J. del Valle, et al., “Resistive asymmetry due to spatial confinement in first-order phase transitions”, PHYSICAL REVIEW B, vol. 98, p. 045123, 2018.Abstract
We report an asymmetry in the R vs T characteristics across the first-order metal-insulator transition (MIT) of V2O3 nanowires. The resistance changes in a few, large jumps during cooling through the MIT, while it does it in a smoother way during warming. The asymmetry is greatly enhanced as the width of the nanowire approaches a characteristic domain size. Our results, together with previous reports on VO2 {[}W. Fan et al., Phys. Rev. B 83, 235102 (2011)] and FeRh {[}V. Uhlir et al., Nat.
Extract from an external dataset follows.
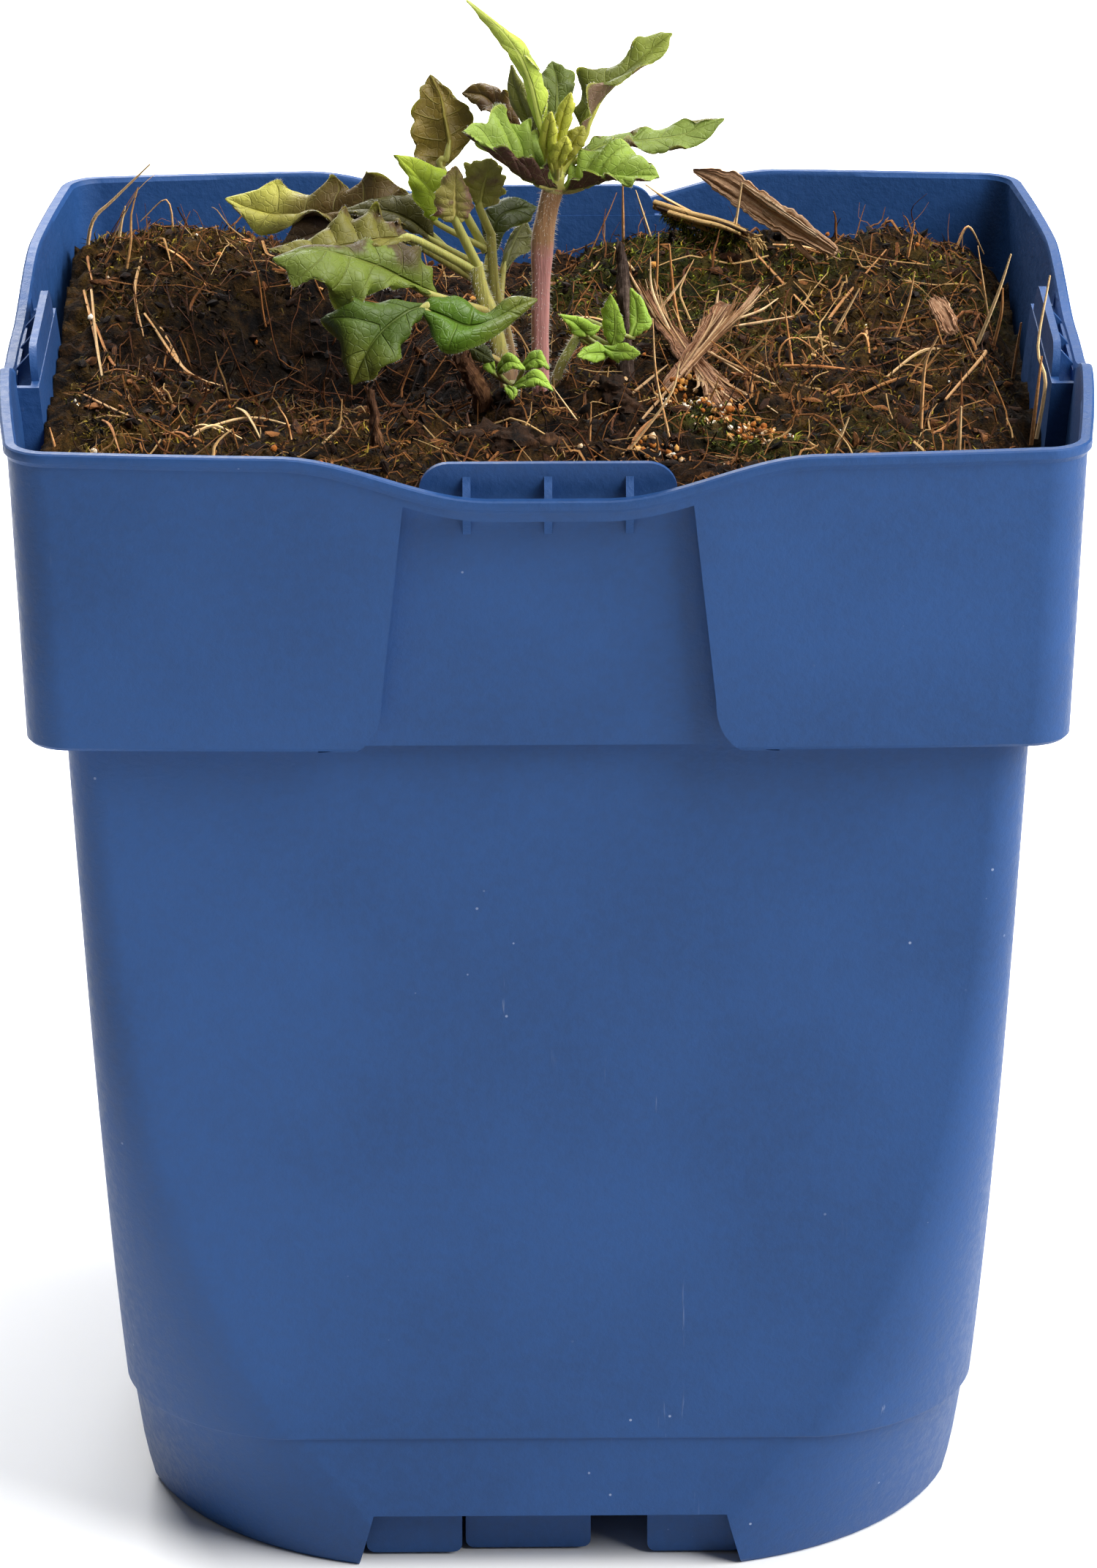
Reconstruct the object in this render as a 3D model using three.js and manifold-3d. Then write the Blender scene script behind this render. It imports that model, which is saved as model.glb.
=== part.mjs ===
// A young fleur giant hyssop in its square garden pot.
// Millimetres, +Z up. The origin is on the ground under the middle of the pot, and the front faces -Y.

import * as THREE from "three";
import { mergeVertices } from "three/addons/utils/BufferGeometryUtils.js";
import Module from "manifold-3d";

const wasm = await Module();
wasm.setup();

const { PI, abs, cos, floor, hypot, max, min, sin } = Math;

// The pot as a whole
const RIM_WIDTH = 110;
const POT_HEIGHT = 128.7;
const WALL = 1.0;
const FIT_GAP = 0.3;

// Skirt, the lowest band of the pot
const SKIRT_HEIGHT = 15.9;
const SKIRT_HALF_FOOT = 44.45;
const SKIRT_HALF_TOP = 45.4;
const SKIRT_CORNER_FOOT = 28.5;
const SKIRT_CORNER_TOP = 18.5;

// Body, which tapers and whose corners sharpen towards the collar
const BODY_HALF_FOOT = 45.8;
const BODY_HALF_TOP = 49.6;
const BODY_CORNER_FOOT = 17.3;
const BODY_CORNER_TOP = 4.1;
const BODY_CORNER_POWER = 2.9;

// Collar, the wide band whose sides bow outward
const COLLAR_FOOT = 96.5;
const BEAD_PROUD = 0.45;
const BEAD_HEIGHT = 1.2;
const COLLAR_HALF_FOOT = 53.4;
const COLLAR_HALF_TOP = RIM_WIDTH / 2 - BEAD_PROUD;
const COLLAR_CORNER = 4.6;
const COLLAR_BOW_FOOT = 0.8;
const COLLAR_BOW_TOP = 2.8;
const SHELF_TOP = COLLAR_FOOT + WALL;

// The dip in the rim at the middle of each side
const DIP_DEPTH = 4.3;
const DIP_FLAT_HALF = 6;
const DIP_HALF = 27;

// The sunk panel of each side, the lip over it and the slot behind the lip
const PANEL_OUT_FOOT = 51.7;
const PANEL_OUT_TOP = 54.4;
const PANEL_TOP = 124.1;
const PANEL_HALF_FOOT = 17;
const PANEL_HALF_TOP = 14.6;
const PANEL_FLARE = 4.5;
const PANEL_WALL = 0.9;
const LIP_HEIGHT = 2.3;
const LIP_INNER_OUT = 56.1;

// The arched tab over each panel and the three ribs that tie it to the lip
const TAB_HALF = 13;
const TAB_TOP = 127.5;
const TAB_CORNER = 3;
const TAB_WALL = 0.8;
const RIB_PITCH = 8.2;
const RIB_WIDTH = 0.8;
const RIB_TOP_AT_TAB = 126.4;
const RIB_FOOT = 119.5;

// The floor, its drainage holes, and the notches and feet under it
const FLOOR_UNDERSIDE = 7.2;
const FLOOR_TOP = 8.4;
const NOTCH_HALF_FOOT = 20.85;
const NOTCH_HALF_TOP = 18.95;
const NOTCH_HEIGHT = 6.5;
const DRAIN_RADIUS = 4;
const DRAIN_RING = 27;
const DRAIN_COUNT = 8;
const FOOT_PLATE = 1.1;
const FOOT_CLEARANCE = 0.4;
const FEET = [
  { from: -19.8, to: -9.5, setback: 3.5 },
  { from: -9.1, to: 4.4, setback: 4.6 },
  { from: 10.5, to: 20.8, setback: 3.5 },
];

// The soil
const SOIL_LEVEL = 120.4;
const SOIL_CELLS = 25;
const SOIL_HALF_SHELF = 50.2;
const SOIL_HALF_TOP = 53.2;
const SOIL_BOW = 0.2;
const SOIL_EDGE_DROP = 1.4;
const HOLE_CLEARANCE = 0.5;
const HOLE_TOP = 126;
const FIBRE_COUNT = 10;
const FIBRE_RADIUS = 0.4;

// Leaves
const BLADE_THICKNESS = 0.66;
const LONG_BLADE = 9;
const LONG_BLADE_STATIONS = 10;
const SHORT_BLADE_STATIONS = 6;
const TIP_HALF_WIDTH = 0.22;
const STALK_REACH = 0.16;
const STALK_TIP = 0.25;
const SEED = 20;

// Small tools for points, curves and solids

function point(coordinates) {
  return new THREE.Vector3(...coordinates);
}

function blend(from, to, share) {
  return from + (to - from) * share;
}

function smoothStep(value) {
  const share = min(max(value, 0), 1);
  return share * share * (3 - 2 * share);
}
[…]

Commun. 7, 13113 (2016)] imply that asymmetry is a generic feature of first-order phase transitions in one-dimensional systems. We show that this behavior is a simple, elegant consequence of the combined effects of the transition hysteresis and the temperature dependence of the insulating gap in this case (and generically, the order parameter relevant for the physical observable). We conclude that our proposed asymmetry mechanism is universally applicable to many electronic first-order phase transitions.